Insomma, Parnasi è sicuramente interessato, ma nonostante stia studiando la pratica, non vede molte certezze all´orizzonte. Ed essendo un costruttore è per natura persona assai concreta e poco sognatore. Da qualche parte, questa quadratura del cerchio ci sarà (promettono i soci americani ed essendo americani come si può non credere loro), ma al momento non la vedo neppure io. Personalmente, almeno nel mercato italiano, non vedo tutte queste opportunità mirabolanti collegate alla costruzione degli stadi.
 
Se non si capisce che la “casa” del club deve essere pagata direttamente dal presidente di calcio non ci sarà mai evoluzione.

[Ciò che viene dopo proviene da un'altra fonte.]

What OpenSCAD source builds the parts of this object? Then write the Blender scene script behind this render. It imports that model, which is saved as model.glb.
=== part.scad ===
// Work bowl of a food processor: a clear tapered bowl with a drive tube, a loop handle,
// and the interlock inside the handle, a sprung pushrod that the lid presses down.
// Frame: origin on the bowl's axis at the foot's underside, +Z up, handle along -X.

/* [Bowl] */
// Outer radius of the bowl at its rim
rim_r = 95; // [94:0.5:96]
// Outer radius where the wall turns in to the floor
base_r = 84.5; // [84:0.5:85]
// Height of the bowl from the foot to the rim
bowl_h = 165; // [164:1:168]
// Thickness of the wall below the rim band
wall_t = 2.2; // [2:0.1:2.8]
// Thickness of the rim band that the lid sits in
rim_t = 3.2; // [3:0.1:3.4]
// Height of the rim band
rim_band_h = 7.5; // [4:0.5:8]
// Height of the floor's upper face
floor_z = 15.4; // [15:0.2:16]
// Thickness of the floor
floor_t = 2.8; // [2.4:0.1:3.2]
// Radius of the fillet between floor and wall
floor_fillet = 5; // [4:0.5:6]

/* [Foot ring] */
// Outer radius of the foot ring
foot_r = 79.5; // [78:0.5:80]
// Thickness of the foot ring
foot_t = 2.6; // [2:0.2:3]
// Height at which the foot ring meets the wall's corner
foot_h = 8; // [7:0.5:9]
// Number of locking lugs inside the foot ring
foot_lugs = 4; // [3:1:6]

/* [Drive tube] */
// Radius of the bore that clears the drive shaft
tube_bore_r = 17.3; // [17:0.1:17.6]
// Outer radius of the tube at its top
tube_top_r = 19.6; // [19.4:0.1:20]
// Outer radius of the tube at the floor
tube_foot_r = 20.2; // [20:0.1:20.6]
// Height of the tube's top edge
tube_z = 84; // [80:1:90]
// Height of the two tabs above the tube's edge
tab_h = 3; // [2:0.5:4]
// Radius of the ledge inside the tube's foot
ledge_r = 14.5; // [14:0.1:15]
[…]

Invece, di comprare veri o presunti top player sarebbe il caso che i presidenti iniziassero a spendere soldi propri per costruire questi stadi, perché come si fa a convincere un potenziale investitore (come nel caso del costruttore di turno) se non si è i primi a crederci concretamente. Si rischia di non essere credibili e, quindi, di far naufragare a monte il progetto. Se non si capisce questo aspetto, di stadio a Roma si continuerà a parlarne, ma tra il plastico e il mattone ci sarà di mezzo sempre la burocrazia e, soprattutto, il portafoglio (sempre più vuoto degli imprenditori italiani).